Is it best to just read what is interesting and let the ideas percolate from there?

boz ‏@bozwood: is it best to just read what is interesting and let the ideas percolate from there?

Answer:

Yes. Only read what you find is interesting. Never read the news. 100 years from now, nobody will care what was in the newspaper today. There’s not a single thing in the news that will help you be a better person or will make you more informed about the world. Here’s the news today (every day): Everyone in every election is lying. Every media outlet is biased so you are just reading some random reporter’s opinion so it doesn’t matter. There’s more wars going on then you thought. Oops, here’s a baby that just got bombed in a war you didn’t know we were in. And some houses are being sold and yet foreclosures are through the roof and you student loans can no longer be humanly paid unless we clone ourselves but if you don’t want to pay them you have to be declared “legally hopeless”. And some celebrity had a baby and the father is not sure.

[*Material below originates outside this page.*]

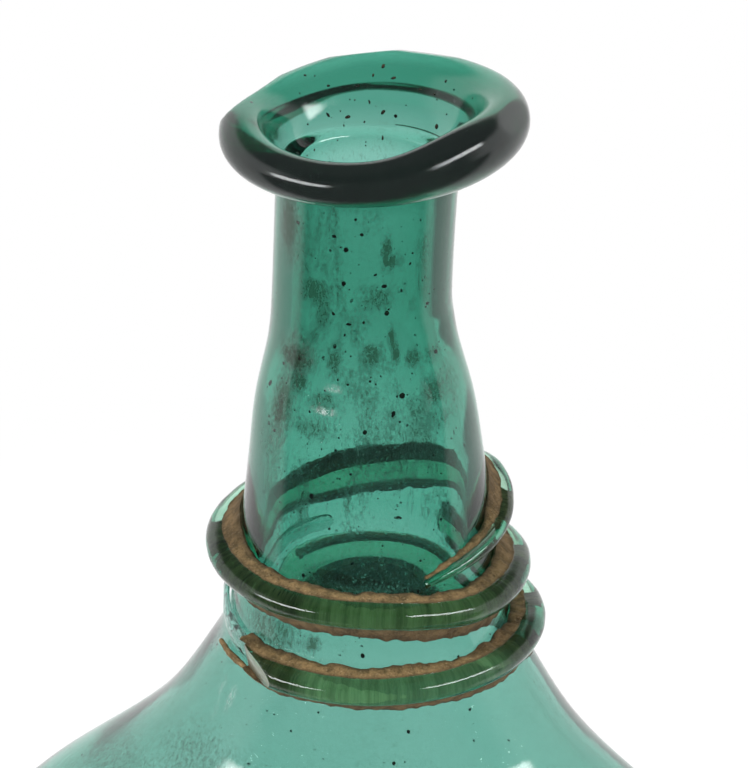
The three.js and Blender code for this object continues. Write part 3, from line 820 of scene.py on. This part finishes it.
def make_grit(outside, material):
    """Black specks on the inner face: the large ones in their places, and fine ones scattered."""
    bm = bmesh.new()
    chance = random.Random(7)
    places = list(GRIT)
    for count, low, high, largest in FINE_GRIT:
        for _ in range(count):
            wide = largest * (0.35 + 0.65 * chance.random() ** 2)
            high_share = chance.uniform(0.7, 1.7)
            places.append((chance.uniform(-180, 180), chance.uniform(low, high), wide, wide * high_share))
    for turn, level, wide, high in places:
        way = direction(math.radians(turn))
        spot, facing, _, _ = outside.ray_cast(Vector((0, 0, level * MM)), way)
        if not spot:
            continue  # the lip is lower than this here
        across = Vector((0, 0, 1)).cross(facing).normalized()
        lean = Matrix.Rotation(chance.uniform(-0.5, 0.5), 4, "Z")
        seat = Matrix.Identity(4)
        for k, column in enumerate((across, facing.cross(across), facing, spot)):
            seat.col[k][:3] = column
        size = Matrix.Diagonal((wide * MM, high * MM, GRIT_HALF_DEPTH * MM, 1))
        made = bmesh.ops.create_icosphere(bm, subdivisions=1, radius=1, matrix=seat @ lean @ size)
        for v in made["verts"]:
            v.co += (v.co - spot) * GRIT_RAGGED * noise.noise(v.co * 2500)
    piece = finished(bm, "black_grit", material)
    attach(piece, BODY)


# Thread: turn in degrees, level in millimetres, share of the full thickness
UPPER_THREAD = [
    (45, 177.02, 0.3),
    (54, 177.78, 0.42),
    (69, 178.70, 0.52),
    (84, 179.63, 0.63),
    (110, 181.22, 0.75),
    (136, 182.4, 0.86),
    (165, 180.97, 0.95),
    (196, 178.87, 1),
    (245, 177.19, 1.03),
    (290, 176.02, 1.04),
    (335, 174.76, 1.01),
    (386, 174, 1),
    (425, 172.40, 1),
    (470, 172.49, 1),
    (505, 171.98, 0.98),
    (520, 171.73, 0.9),
]
LOWER_THREAD = [
    (-33, 164.8, 0.92),
    (-26, 164.22, 0.95),
    (-10, 164, 1),
    (20, 163.70, 1),
    (65, 163.70, 0.98),
    (110, 164.41, 1),
    (155, 164.56, 1),
    (200, 164.56, 0.98),
    (235, 164.37, 0.85),
    (246, 164.30, 0.5),
]
# The rod, in millimetres
ROD_HALF_DEPTH = 2.175
ROD_HALF_HEIGHT = 1.85
ROD_SUNK = 0.25  # how deep the rod lies in the wall
ROD_STEP = 2  # degrees between its rings
ROD_SIDES = 24
ROD_UNEVEN = 0.02  # how much its thickness varies
ROD_LUMPS = 0.12  # cells of that noise per degree
WALL_PROBE = 0.9  # how far up the wall its slope is taken
BEYOND = 0.12  # a distance from the axis that is outside the whole flask, in metres
WOUND_RADIUS = 20  # the place along a thread is its turn at this radius
# The break at the front left: turn and tilt of the way that it faces, and its place in degrees
BREAK = (-46, -12, -30)


def along_path(table, degrees):
    """The level and share at a turn of a thread's table, on a smooth curve through its places."""
    i = max(k for k in range(len(table) - 1) if table[k][0] <= degrees or k == 0)
    a, b = table[i], table[i + 1]
    before = table[max(i - 1, 0)]
    after = table[min(i + 2, len(table) - 1)]
    f = (degrees - a[0]) / (b[0] - a[0])
    span = b[0] - a[0]
    values = []
    for k in (1, 2):
        slope_a = (b[k] - before[k]) / (b[0] - before[0]) * span
        slope_b = (after[k] - a[k]) / (after[0] - a[0]) * span
        values.append(
            (2 * f**3 - 3 * f**2 + 1) * a[k]
            + (f**3 - 2 * f**2 + f) * slope_a
            + (3 * f**2 - 2 * f**3) * b[k]
            + (f**3 - f**2) * slope_b
        )
    return values


def wall_radius(outside, turn, level):
    """How far out the vessel's outer face lies at a turn and level, in millimetres."""
    way = direction(turn)
    start = way * BEYOND + Vector((0, 0, level * MM))
    hit = outside.ray_cast(start, -way)[0]
    return hit.to_2d().length / MM


def rod_frame(outside, table, degrees, thickness=1.0):
    """The frame of the rod at a turn: its first axis out from the wall, its second up the wall, and both as
    long as the rod's half depth and half height."""
    turn = math.radians(degrees)
    level, share = along_path(table, degrees)
    share *= thickness
    radius = wall_radius(outside, turn, level)
    slope = math.atan((radius - wall_radius(outside, turn, level + WALL_PROBE)) / WALL_PROBE)
    way = direction(turn)
    up = Vector((0, 0, 1))
    out_axis = way * math.cos(slope) + up * math.sin(slope)
    up_axis = up * math.cos(slope) - way * math.sin(slope)
    half_depth = ROD_HALF_DEPTH * share
    centre = way * radius + up * level + out_axis * (half_depth - ROD_SUNK)
    columns = (out_axis * half_depth, up_axis * ROD_HALF_HEIGHT * share, out_axis.cross(up_axis), centre)
    made = Matrix.Identity(4)
    for k, column in enumerate(columns):
        made.col[k][:3] = column * MM
    return made


def drawn(bm, ring, frames):
    """Draws a closed ring of vertices, set at the first frame, through the rest, with both ends closed."""
    edges = list(dict.fromkeys(e for v in ring for e in v.link_edges))
    bm.faces.new(ring)
    for before, after in zip(frames, frames[1:]):
        made = bmesh.ops.extrude_edge_only(bm, edges=edges)["geom"]
        verts = [g for g in made if isinstance(g, bmesh.types.BMVert)]
        fresh = set(verts)
        edges = [g for g in made if isinstance(g, bmesh.types.BMEdge) and set(g.verts) <= fresh]
        bmesh.ops.transform(bm, matrix=after @ before.inverted(), verts=verts)
    bmesh.ops.contextual_create(bm, geom=edges)
    bmesh.ops.recalc_face_normals(bm, faces=bm.faces)
    bm.normal_update()


def rod_frames(outside, table, step, start, end):
    """The rod's frames from one turn to another, with slight lumps."""
    count = math.ceil((end - start) / step)
    frames = []
    for i in range(count + 1):
        degrees = start + (end - start) * i / count
        lumps = 1 + ROD_UNEVEN * noise.noise(Vector((degrees * ROD_LUMPS, table[0][1], 0)))
        frames.append(rod_frame(outside, table, degrees, lumps))
    return frames


def mark_wound(bm):
    """Stores on each vertex its place along the thread, its level and its distance from the axis."""
    layer = bm.verts.layers.float_vector.new(WOUND)
    for v in bm.verts:
        turn = math.atan2(v.co.x, -v.co.y)
        v[layer] = Vector((turn * WOUND_RADIUS, v.co.z / MM, v.co.to_2d().length / MM))


def break_off(bm, turn, tilt, place):
    """Cuts the thread off along a plane at a place, and marks the face of the break."""
    layer = bm.faces.layers.float.new(BROKEN)
    way = direction(math.radians(turn), math.radians(tilt))
    reach = place.to_2d().length
    geom = [g for g in (*bm.verts, *bm.edges, *bm.faces) if is_near(g, place, reach)]
    bmesh.ops.bisect_plane(bm, geom=geom, plane_co=place, plane_no=way, clear_outer=True, dist=1e-7)
    rim = [e for e in bm.edges if e.is_boundary]
    for face in bmesh.ops.holes_fill(bm, edges=rim)["faces"]:
        face[layer] = 1


def is_near(element, place, reach):
    """Whether a part of the mesh lies within reach of a place."""
    verts = [element] if isinstance(element, bmesh.types.BMVert) else element.verts
    return all((v.co - place).length < reach for v in verts)


def make_rod(outside, table, name, material, broken=None):
    """One surviving run of the thread, cut off at its break where it has one."""
    frames = rod_frames(outside, table, ROD_STEP, table[0][0], table[-1][0])
    bm = bmesh.new()
    made = bmesh.ops.create_circle(bm, segments=ROD_SIDES, radius=1, matrix=frames[0])
    drawn(bm, made["verts"], frames)
    mark_wound(bm)
    if broken:
        turn, tilt, degrees = broken
        break_off(bm, turn, tilt, rod_frame(outside, table, degrees).translation)
    piece = finished(bm, name + "_glass", material)
    replace_node(piece, name)


# Soil in the crevice over a thread: out and up, as shares of the rod's half depth and half height. Then how
# far a place goes along with the soil's reach on the wall, how far it lies behind the rod, and how near it
# is to the soil's rim, which is darker; where the soil meets the rod, that darkening is painted shade.
CREVICE = [
    (-0.97, 0.1, 0, 1, 0),
    (-0.99, 0.7, 0, 0.65, 0),
    (-0.97, 1.3, 1, 0, 1),
    (-0.75, 1.38, 1, 0, 1),
    (-0.4, 1.3, 0.4, 0, 0.1),
    (-0.05, 1.13, 0, 0, 0),
    (0.12, 0.97, 0, 0, 0.9),
    (-0.1, 0.92, 0, 0, 0.6),
    (-0.4, 0.84, 0, 0.15, 0),
    (-0.65, 0.68, 0, 0.45, 0),
    (-0.83, 0.45, 0, 0.8, 0),
]
CREVICE_REACH = 1.38
SOIL_STRETCHES = [
    # node, table, from and to in degrees, over or under the rod, and the reach along the wall in front and
    # at the back, in half heights of the rod
    ("soil_upper_top", UPPER_THREAD, 46, 515, 1, 1.38, 2.35),
    ("soil_upper_under", UPPER_THREAD, 100, 515, -1, 2.0, 1.45),
    ("soil_lower_top", LOWER_THREAD, -37, 236, 1, 1.5, 1.2),
    ("soil_lower_under", LOWER_THREAD, -33, 236, -1, 1.55, 2.3),
]
SOIL_STEP = 0.9
SOIL_ROUGHNESS = 0.2 * MM
SOIL_LUMPS = 0.15 * MM
BACK_OPEN = 0.8  # how much less of the rod's half height the soil covers behind it at the back
THROUGH_LIT_TURN = CAMERA_TURN + math.radians(15)  # the middle of the painted light on the soil behind the rods
TOP_THROUGH_LIT = 0.25  # how much painted light the soil over a rod gets behind it, beside the soil under it
UNDER_DARK = 0.55  # painted shade: how dark the soil is under a rod, and how dark it gets towards the flask's sides
SIDE_DARK = 0.6
# Where things fade in round the flask, as cosines of the angle from the front, or from the middle of the
# painted light
SOIL_FRONT = (0.05, 0.35)
SOIL_SIDES = (0.75, 0.25)
SOIL_THROUGH_LIT = (0.68, 0.82)


def make_soil(outside, stretch, material):
    """Soil beside a stretch of thread: the crevice's outline is drawn along the rod and roughened."""
    name, table, start, end, side, front_reach, back_reach = stretch
    frames = rod_frames(outside, table, SOIL_STEP, start, end)
    bm = bmesh.new()
    reach, behind, edge_and_shade = (bm.verts.layers.float.new(n) for n in ("reach", BEHIND, EDGE_AND_SHADE))
    ring = []
    for out, up, *values in CREVICE:
        v = bm.verts.new((out, side * up, 0))
        v[reach], v[behind], v[edge_and_shade] = values
        ring.append(v)
    for a, b in zip(ring, ring[1:] + ring[:1]):
        bm.edges.new((a, b))
    bmesh.ops.transform(bm, matrix=frames[0], verts=ring)
    drawn(bm, ring, frames)
    through_lit_way = direction(THROUGH_LIT_TURN)
    for v in bm.verts:
        rough = crumbs(v.co, 700)
        slow = noise.noise(v.co * 160)
        ragged = noise.noise(v.co * 260) * 0.5 + noise.noise(v.co * 800) * 0.3
        way = Vector((v.co.x, v.co.y, 0)).normalized()
        to_front = way.dot(FRONT)
        front = fade(to_front, *SOIL_FRONT)
        at_side = fade(to_front, *SOIL_SIDES)
        # Painted shade: darker towards the flask's sides, and all along under the rod
        v[edge_and_shade] = max(v[edge_and_shade], SIDE_DARK * at_side, UNDER_DARK if side < 0 else 0)
        # The soil's rim goes up or down the wall, and behind the rod it draws back
        far = back_reach + (front_reach - back_reach) * front - CREVICE_REACH
        along_wall = v[reach] * (far * ROD_HALF_HEIGHT + ragged)
        drawn_back = v[behind] * (1 - front) * BACK_OPEN * ROD_HALF_HEIGHT
        rise = side * (along_wall + drawn_back)
        turn, level = math.atan2(v.co.x, -v.co.y), v.co.z / MM
        step_out = wall_radius(outside, turn, level + rise) - wall_radius(outside, turn, level)
        bulk = 1 - v[behind]
        # Painted light: the soil behind the rod is paler round one turn, and less so over the rod than
        # under it
        v[behind] *= fade(way.dot(through_lit_way), *SOIL_THROUGH_LIT) * (1 if side < 0 else TOP_THROUGH_LIT)
        v.co += Vector((0, 0, rise * MM)) + way * step_out * MM
        v.co += v.normal * (SOIL_ROUGHNESS * rough + SOIL_LUMPS * slow) * bulk
    piece = finished(bm, name + "_grain", material, smooth=False)
    replace_node(piece, name)


def rough_node(name, material, amount, ending):
    """The CAD node's own form, rounded and roughened."""
    bm = subdivided(merged(name), 3)
    bm.normal_update()
    for v in bm.verts:
        v.co += v.normal * amount * crumbs(v.co, 600)
    piece = finished(bm, name + ending, material)
    replace_node(piece, name)


make_camera()
make_lamps()
make_world()
make_floor()

soil = burial_soil()
rod_glass = thread_glass()
torn_glass = broken_glass()
outside = make_vessel(teal_glass())
make_rod(outside, UPPER_THREAD, "thread_upper", rod_glass)
make_rod(outside, LOWER_THREAD, "thread_lower", rod_glass, broken=BREAK)
for stretch in SOIL_STRETCHES:
    make_soil(outside, stretch, soil)
make_grit(outside, black_grit())
rough_node("thread_remnant", torn_glass, 0.08 * MM, "_glass")
rough_node("pontil_mark", torn_glass, 0.15 * MM, "_glass")
rough_node("soil_scar", soil, 0.2 * MM, "_grain")

scene = bpy.context.scene
scene.view_settings.view_transform = "Standard"
scene.cycles.max_bounces = 32
scene.cycles.transmission_bounces = 32
scene.cycles.transparent_max_bounces = 32
scene.cycles.caustics_reflective = False
scene.cycles.caustics_refractive = True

In fact, it turns out you need to use 23andme.com to confirm the genetics of yourself, your parents, and your kids, because apparently illegitimacy rates are much higher than you think (op-ed page).

Ok, that was the news.

Here’s the books I read today. I’m not necessarily recommending them. This is just what I found interesting this morning before I started writing. I got up particularly early so probably read a bit more than usual. I only read a few chapters in each book.

Essays by Neal Stephenson

Wait by FrankPartnoy

The Rare Find by George Anders

Collected Stories of Leonard Michaels

You Are Here by Christopher Potter

I Am That by Nisargadatta Maharaj

And…the ever useful “The Book of General Ignorance” which has more fascinating facts and ideas than I’ve read in any other book (I bought it the other day when I took my kids to the Liberty Science Center. I’m always a sucker for the bookstores in museums. Who says bookstores are dead?).

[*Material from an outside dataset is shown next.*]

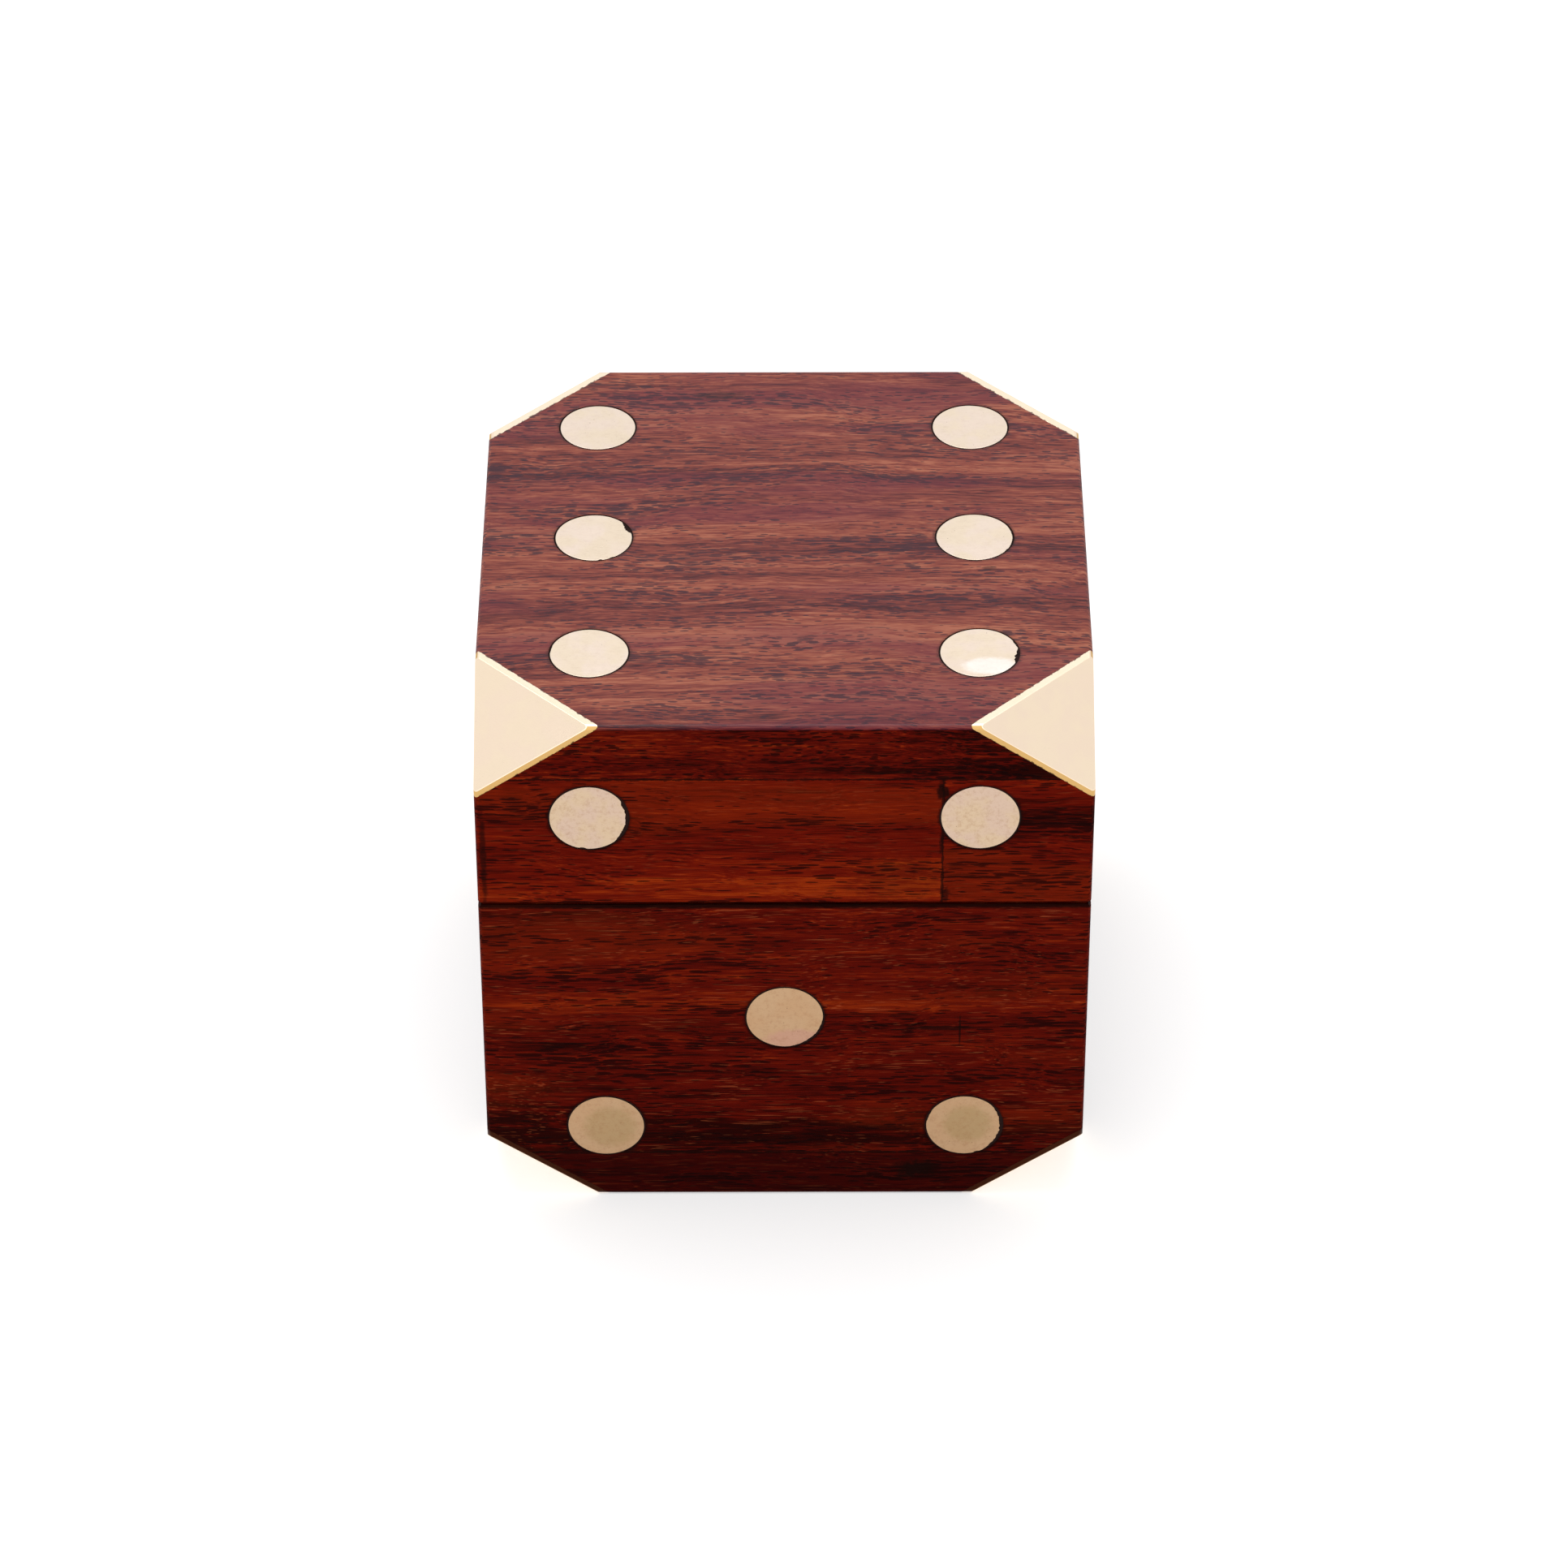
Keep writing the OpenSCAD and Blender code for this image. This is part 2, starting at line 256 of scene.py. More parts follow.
def rosewood(name, along, shift, stops, contrast=0.72, pores=0.8, pore_colour=WALL_PORE,
             crowding=0.22, shortness=1.0, flecks=0.1, polished_from=None, side_stops=None, blush=None,
             joints=(), bands=(), seam=None, painted_low_shade=0.0, marks=(), pips=(), soaking=0.7):
    """joints are (axis, place) of glue lines. bands are (axis, place, half width, strength)
    of paler or darker grain, marks are (middle, radii, strength) of dark spots, and pips are
    the middles of the pips, whose glue has soaked into the wood. Places are in millimetres."""
    wood = Finish(name)
    flat = wood.millimetres(shift, (0, 0, 0 if along == "X" else 90))
    sway = wood.noise(wood.stretch(flat, *SWAY), detail=1.0) - 0.5
    tilt = wood.noise(wood.stretch(flat, *TILT), detail=0.0) - 0.5
    ripple = wood.noise(wood.stretch(flat, *RIPPLE), detail=1.0) - 0.5
    offset = sway * 4 + tilt * 8 + ripple * 1.6
    bend = wood.node("CombineXYZ", inputs={"X": 0.0, "Y": offset, "Z": offset * 0.7})
    grain = wood.node("VectorMath", {"operation": "ADD"}, {0: flat, 1: bend})
    x, y, z = wood.axes()
    axes = {"X": x, "Y": y, "Z": z}

    # Bands, streaks and hairlines, each finer than the one before
    wide = wood.noise(wood.stretch(grain, *WIDE), detail=2.0)
    middle = wood.noise(wood.stretch(grain, *MIDDLE), detail=2.0, roughness=0.6)
    fine = wood.noise(wood.stretch(grain, FINE[0] * shortness, FINE[1]), detail=3.0, roughness=0.68)
    hair = wood.noise(wood.stretch(grain, HAIR[0] * shortness, HAIR[1]), detail=2.0, roughness=0.6)
    tone = (wide - 0.5) * 1.3 + (middle - 0.5) * 0.95 + (fine - 0.5) * 1.45 + (hair - 0.5) * 1.2
    for axis, centre, half_width, strength in bands:
        away = (axes[axis] - (offset * 0.25 + centre) * MM).size()
        tone = tone + (1 - away.step(half_width * 0.2 * MM, half_width * 1.5 * MM)) * strength
    # Painted shade: the walls are made darker towards the bottom, near the floor.
    if painted_low_shade:
        tone = tone - (1 - z.step(5 * MM, 25 * MM)) * painted_low_shade
    shade = tone * contrast + 0.5
    colour = wood.node("ValToRGB", {"stops": stops}, {"Fac": shade})
    if blush:
        patch = wood.noise(wood.stretch(grain, *PATCH), detail=2.0)
        colour = wood.mix(patch.step(0.47, 0.62) * blush[1], colour, blush[0])
    # Painted sheen: only the polished top face keeps the paler, more purple ramp and pores; the
    # board's sides take the walls' ramp and pores, though it is one wood.
    if side_stops:
        side = wood.node("ValToRGB", {"stops": side_stops}, {"Fac": shade})
        top_face = z.step((polished_from - 0.5) * MM, (polished_from - 0.3) * MM)
        colour = wood.mix(top_face, side, colour)
        pore_colour = wood.mix(top_face, WALL_PORE, pore_colour)

    # Pores: short dashes, and longer thin ones, denser in some bands than in others
    crowd = wood.noise(wood.stretch(grain, *CROWD), detail=1.0)
    cells = wood.stretch(grain, DASH[0] * shortness, DASH[1])
    dash = wood.node("TexVoronoi", {"feature": "F1"}, {"Vector": cells, "Scale": 1.0})
    short = ((crowd - crowding) * 1.05 - dash).step(0.0, 0.05)
    thread = wood.noise(wood.stretch(grain, *THREAD), detail=2.0, roughness=0.6)
    long = (thread + crowd * 0.3).step(0.75, 0.81) * 0.75
    dark = short.larger(long)
    colour = wood.mix(dark * pores, colour, pore_colour)

    # Pale flecks: pores that are filled, with a painted glint where the light catches the lacquer
    glint = wood.noise(wood.stretch(grain, *GLINT), detail=1.0)
    pale = (glint - crowd * 0.3).step(0.51, 0.58)
    colour = wood.mix(pale * flecks, colour, FLECK)

    ragged = wood.noise(flat, scale=1.1, detail=3.0, roughness=0.7)
    deep = dark
    for axis, where in joints:
        distance = (axes[axis] - where * MM).size()
        line = 1 - (distance - (ragged - 0.42) * (0.6 * MM)).step(0.02 * MM, 0.13 * MM)
        colour = wood.mix(line * 0.8, colour, GLUE_AND_SHADE_TONE)
        deep = deep.larger(line)
    for centre in pips:
        soaked = blotch(wood, centre, (4.2, 4.2, 4.2), ragged, (0.99, 1.08), 0.2)
        colour = wood.mix(soaked * soaking, colour, GLUE_AND_SHADE_TONE)
    for centre, radii, strength in marks:
        colour = wood.mix(blotch(wood, centre, radii, ragged) * strength, colour, GLUE_AND_SHADE_TONE)
    # Painted shade: a dark line along the seam between lid and base, on the outer faces, for the
    # shadow in the gap there.
    if seam:
        outside = x.size().larger(y.size()).step(*OUTER_FACE)
        edge = 1 - ((z - seam * MM).size() - ragged * (0.2 * MM)).step(0.05 * MM, 0.3 * MM)
        colour = wood.mix(edge * outside * 0.9, colour, GLUE_AND_SHADE_TONE)
    wood.set(
        Base_Color=colour,
        Roughness=0.36 + dark * 0.25 + (fine - 0.5) * 0.3,
        Specular_IOR_Level=WOOD_GLOSS,
    )
    if polished_from:
        top_face = z.step((polished_from - 0.4) * MM, polished_from * MM)
        wood.set(Coat_Weight=top_face * COAT_SHARE, Coat_Roughness=COAT_ROUGHNESS, Coat_IOR=1.5)
    wood.bump(1 - deep * 0.7 - (hair - 0.5) * 0.3, 0.03 * MM, 0.5)
    return wood.material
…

From this reading I got an idea for a post that I have not yet written but I know the title. I’m either going to call it “The Death of Slavery” or, if I think that might be somehow offensive, I might call it “The Death of Time”. It was a combination of three of the above books that gave me the idea which is, basically, the evolution in thinking about your value that ultimately takes you from poverty to wealth. Or from stress to happiness. You choose. Although it could be both.

So, yes, read every morning. Only read things that interest you. Look hard for things that you find fascinating. Because in your head they will all mix together and create a beautiful alphabet soup. And like you were when you were a little kid, you will look down in the soup and see the letters spell out sentences that you know, deep down, could only be direct messages from god to his special little child…you.